Dans un deuxième temps, notre analyse de l’enquête menée auprès des professionnels et des responsables de secteur des services à domicile, a mis en évidence des axes à travailler :

- A l’unanimité il est remonté des difficultés pour la mise en œuvre de leur prestation de par la problématique de financement dans ce secteur, et la raréfaction des professionnels diplômés AVS.
- Des liens sont encore insuffisants entre le service prestataire et celui qui a évalué les besoins. Cela démontre un déficit de transmission d’informations de la part des différents acteurs intervenants au domicile de la personne.
- Au niveau des professionnels, la question de la reconnaissance de leur profession par les bénéficiaires et l’environnement familial voire par les autres intervenants à domicile, se pose. Par ailleurs, la représentation qui perdure est que l’essentiel de leur activité se réduit encore à des tâches ménagères au détriment de l’accompagnement social. En conséquence, les AVS qualifiées par la formation qui ne se sentent pas reconnues dans les fonctions liée à l’aide à la personne, partent vers d’autres secteurs plus valorisants (secteur médico-social institutionnel).
- Il est aussi question de leur faible rémunération en lien avec leurs activités.
- Une méconnaissance de la personne âgée est révélée par les éléments de notre enquête
- Il y a encore peu de lien avec les autres acteurs de l’intervention à domicile : kinésithérapeute, infirmier, médecin.
- Enfin, la notion de projet individualisé est encore peu visible dans leur activité.

Au fur et à mesure du processus que nous avons mis en place depuis 2012, progressivement nous voyions la place de l’AVS à domicile se modifier. Ainsi après avoir sollicité les employeurs, aujourd’hui c’est le Conseil Départemental qui s’intéresse à notre action et demande à investir notre groupe de travail. Dans le même temps cela sous-tend le fait que les problématiques rencontrées liées à la grande dépendance, nécessitent un certain niveau de qualification et une professionnalisation pour mettre en œuvre des accompagnements médicaux-sociaux de qualité.
Par ailleurs, à La Réunion comme ailleurs, nous sommes conscient de la nécessité de l’émergence d’une coordination des acteurs.

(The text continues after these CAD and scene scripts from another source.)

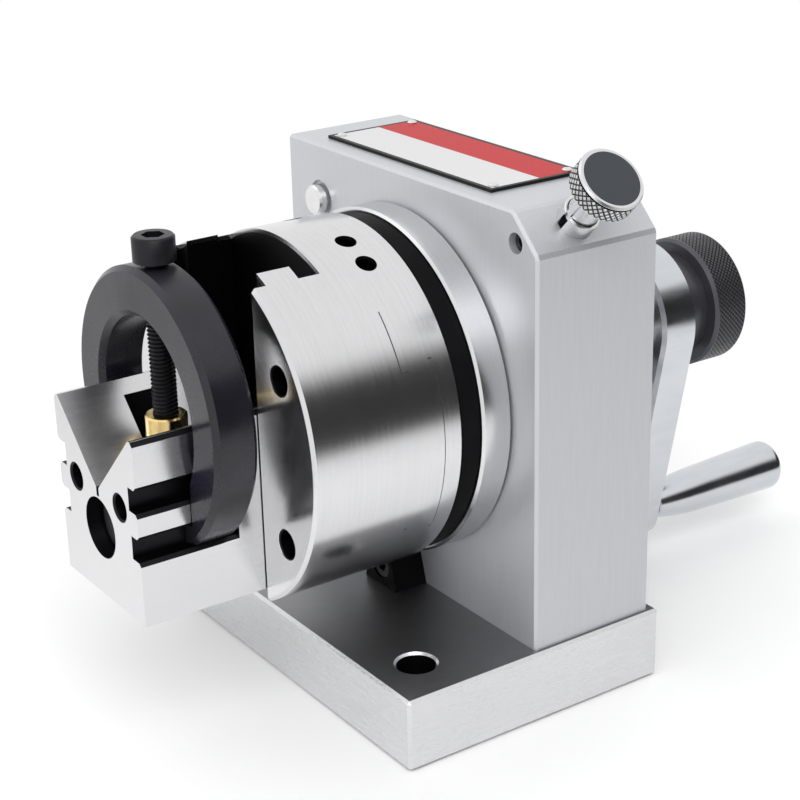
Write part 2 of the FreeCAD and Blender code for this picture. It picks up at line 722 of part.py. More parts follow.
def make_spindle():
    """Spindle with its flange, and the notched index disc screwed to the shoulder behind it."""
    body = spindle_body("spindle")
    edge = "flange_edge"
    revolve(body, [
        ("-spigot_front", "0"), ("-spigot_front", "spigot_radius - " + edge),
        ("%s - spigot_front" % edge, "spigot_radius"), ("-flange_front", "spigot_radius"),
        ("-flange_front", "flange_radius - " + edge), ("%s - flange_front" % edge, "flange_radius"),
        ("-turn_gap - " + edge, "flange_radius"), ("-turn_gap", "flange_radius - " + edge),
        ("-turn_gap", "journal_radius"), ("journal_length", "journal_radius"),
        ("journal_length", "disc_seat"), ("disc_back", "disc_seat"),
        ("disc_back", "rear_journal"), ("thrust_back", "rear_journal"),
        ("thrust_back", "nut_thread"), ("lock_nut_back + thread_relief", "nut_thread"),
        ("lock_nut_back + thread_relief", "shoulder_radius"), ("crank_front", "shoulder_radius"),
        ("crank_front", "crank_seat"), ("crank_back - face_gap", "crank_seat"),
        ("crank_back - face_gap", "tail_radius"), ("tail_back - tail_edge", "tail_radius"),
        ("tail_back", "tail_radius - tail_edge"), ("tail_back", "0")])
    spots = four("head_screw_across", "head_screw_rise")
    pocket(body, circles(body, "XZ_Plane", "head_screw + clear_gap", spots), "flange_front + cut_past", True)
    pocket(body, circles(body, "XZ_Plane", "head_screw_head + clear_gap", spots), "head_seat", True)
    disc_spots = four("disc_screw_spread", "disc_screw_spread")
    tapped = circles(body, "XZ_Plane", "disc_screw + seat_gap", disc_spots, "-journal_length")
    pocket(body, tapped, "disc_screw_length - disc_screw_seat + journal_length + tap_spare", True)
    key = new_sketch(body, "XZ_Plane", "-crank_back")
    rectangle(key, "-key_width / 2", "crank_seat - key_in_shaft", "key_width / 2", "crank_seat + cut_past")
    pocket(body, key, "key_length + cut_past", True)
    disc = spindle_body("index_disc")
    blank = new_sketch(disc, "XZ_Plane", "-journal_length")
    circle(blank, "disc_radius")
    circle(blank, "disc_seat + seat_gap")
    pad(disc, blank, "disc_thickness", True)
    notch = new_sketch(disc, "XZ_Plane", "-journal_length")
    rectangle(notch, "-notch_width / 2", "disc_radius - notch_depth",
              "notch_width / 2", "disc_radius + cut_past")
    first = pocket(disc, notch, "disc_thickness")
    document.recompute()
    pattern = disc.newObject("PartDesign::PolarPattern", "index_disc_notches")
    pattern.Originals = [first]
    pattern.Axis = (notch, ["N_Axis"])
    pattern.Angle = 360.0
    pattern.setExpression("Occurrences", bind("notch_count"))
    disc.Tip = pattern
    holes = circles(disc, "XZ_Plane", "disc_screw + clear_gap", disc_spots, "-journal_length")
    pocket(disc, holes, "disc_thickness")
    seats = circles(disc, "XZ_Plane", "disc_screw_head + clear_gap", disc_spots, "-disc_screw_seat")
    pocket(disc, seats, "disc_thickness")
    screws = spindle_body("index_disc_screws")
    cap_screws(screws, "XZ_Plane", disc_spots, "-disc_screw_seat", "disc_screw", True)


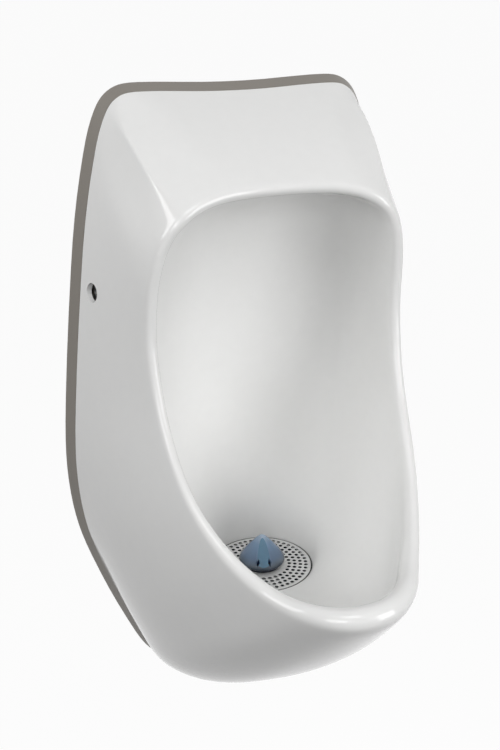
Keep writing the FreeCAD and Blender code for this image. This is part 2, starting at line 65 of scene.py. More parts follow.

Au sein du domicile, les professionnels AVS ne pourront contribuer qu’avec force que s’ils bénéficient de la reconnaissance de leur savoir faire par les autres intervenants.
Le principe de « bien vieillir chez soi » interroge plus largement la société sur ce qu’elle veut proposer aux personnes âgées. Cette dynamique va s’articuler aux gérontechnologies qui vont probablement faciliter le quotidien si financièrement elles sont accessibles.